Pour l’heure, le déploiement des emplois d’avenir dans les EPN commence très lentement, une soixantaine à ce jour, dont une partie est détournée pour maintenir l’offre d’animation multimédia et informatique, estime Pierre, les activités actuelles des EPN tournent bien. Faute de candidat·e·s, les premières formations pour les tuteur·trice·s des forgeur·se·s numériques, prévues en février et avril, ont été annulées.

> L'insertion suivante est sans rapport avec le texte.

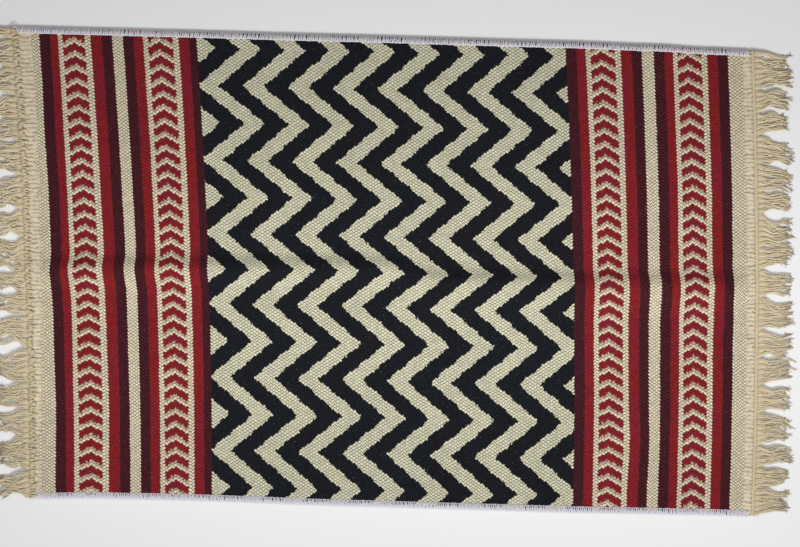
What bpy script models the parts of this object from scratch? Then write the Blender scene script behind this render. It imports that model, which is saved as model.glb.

Plus de 250 Emplois d’Avenir numériques ont été signés depuis le lancement du dispositif il y a huit mois, explique de son côté Amélie Turet, justifiant le retard : le rythme du déploiement s’explique en particulier par l’exigence de qualité du dispositif mis en place par la DUI en termes d’ingénierie de projet numérique local et d’accompagnement en double tutorat du jeune en emploi d’avenir. Même à ce rythme, la totalité des emplois ne sera pas pourvue à la fin du mandat de François Hollande.

Fédérer l’écosystème

Le second volet, sur lequel le Carrefour numérique² en tant qu’équipement d’accompagnement labellisé intervient, concerne uniquement les Fab Labs. Suite à l’appel à projets Fab Lab de la Direction générale de la compétitivité, de l’industrie et des services, quatre pôles interrégionaux de soutien sont chargés d’aider les lauréat·e·s à fédérer l’écosystème autour d’eux. Le Carrefour numérique² est compétent sur la zone Nord-Est et l’Île-de-France. Même si les Fab Labs sont sortis de l’ultra-confidentialité de naguère, ils restent encore méconnus. Il s’agit de contribuer à les rendre publics, indique Pierre, avec des événements par exemple, à constituer un maillage national des Fab Labs et à instituer un travail collaboratif entre espaces de fabrication numérique.

L’enjeu de ce volet formation est aussi financier pour le Carrefour Numérique², invité à trouver un modèle d’affaires : 40 à 50% de ressources propres devraient, à terme pour ces prochaines années, dès la fin du financement public du programme Inmédiats, provenir de la formation, soit 75 000 euros par an, précise Pierre. Et la formation n’est pas la pire des sources de revenus, face à d’autres options moins « service public », comme des tarifs locatifs élevés, une offre éducative et culturelle devenant majoritairement commerciale, ou la privatisation excessive du lieu.